2b/c. Mirroring 1a and 1b - either use resilient channel and add a layer, or green glue and add a layer of drywall.
2c. Lower the entire ceiling to about 6'4", in line with that ductwork. Add insulation. I could try to force some of that low ductwork higher up by modifying the ceiling. I mean, it's probably doable...? And may give the best result? But that could really mess up acoustics and make the room feel way too small. I don't know.

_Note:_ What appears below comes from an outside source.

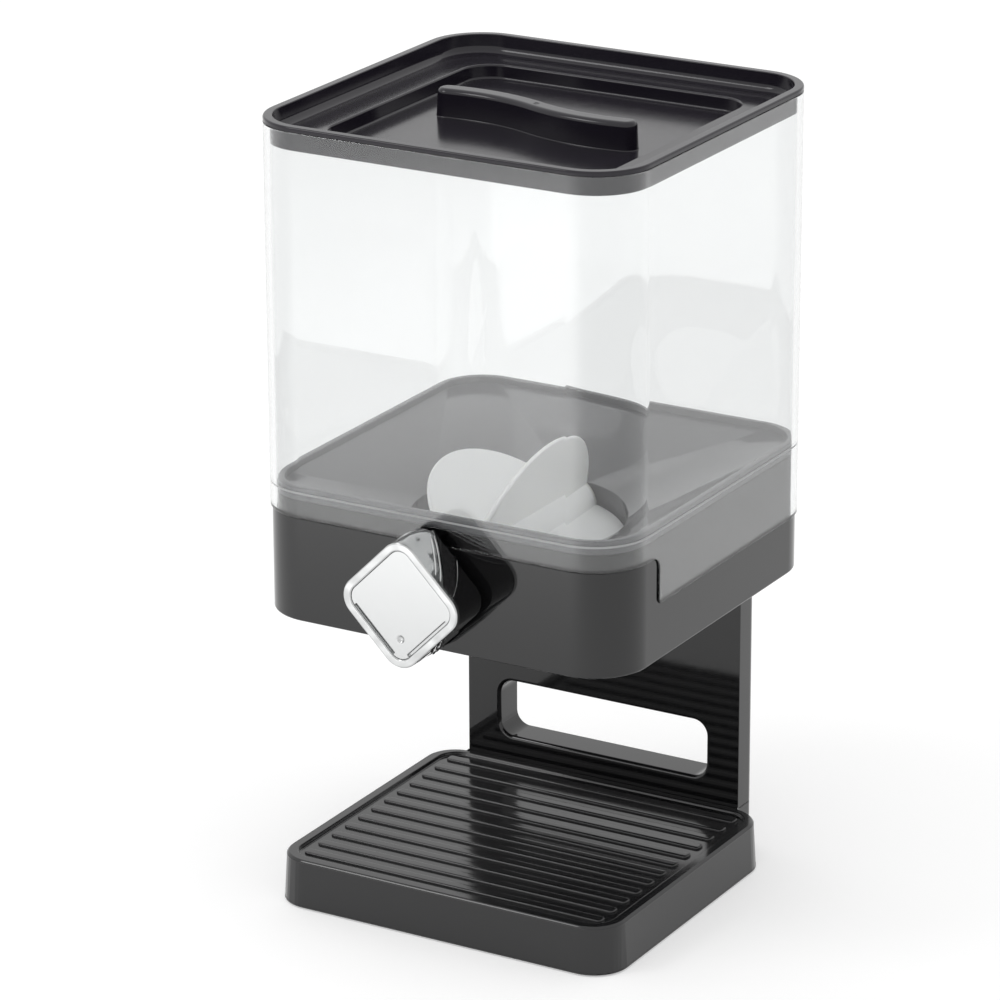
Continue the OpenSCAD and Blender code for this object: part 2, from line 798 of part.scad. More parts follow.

From the perspective of uniformity, that may be a good option. Moving the ductwork would depend on a number of factors. You might have to resize portions of it, and that could present building code issues or create other problems. All depends on its purpose and other factors. I hate to be so vague, but you just won't know unless you rip out the ceiling around it and examine the situation. Then you can determine your options.
Lowering the ceiling height won't mess up the acoustics, as you said, but psychologically if the room is disproportionately long, it may feel like you're in a tunnel. Height is one of those things that has a different effect for different people. It's also relative to your height (and your guests), of course. That said, you will be sitting down most of the time.
Another factor related to height is if you plan to use a projector, you need to consider where it would be mounted relative to pedestrian pathways and seating location. This is where creative placement of seats, door, etc. comes into play.
2d. Tear the entire ceiling out for the heck of it, then decide what to do.
Sometimes, it's not a bad idea. It forces you to figure out a solution and you are able to see what is and isn't possible. Worst case scenario is you have to replace the ceiling in the exact same position/design.
I'm thinking before you go any further, you need to figure out where your screen is going to be, your seating plan, type and placement of speakers.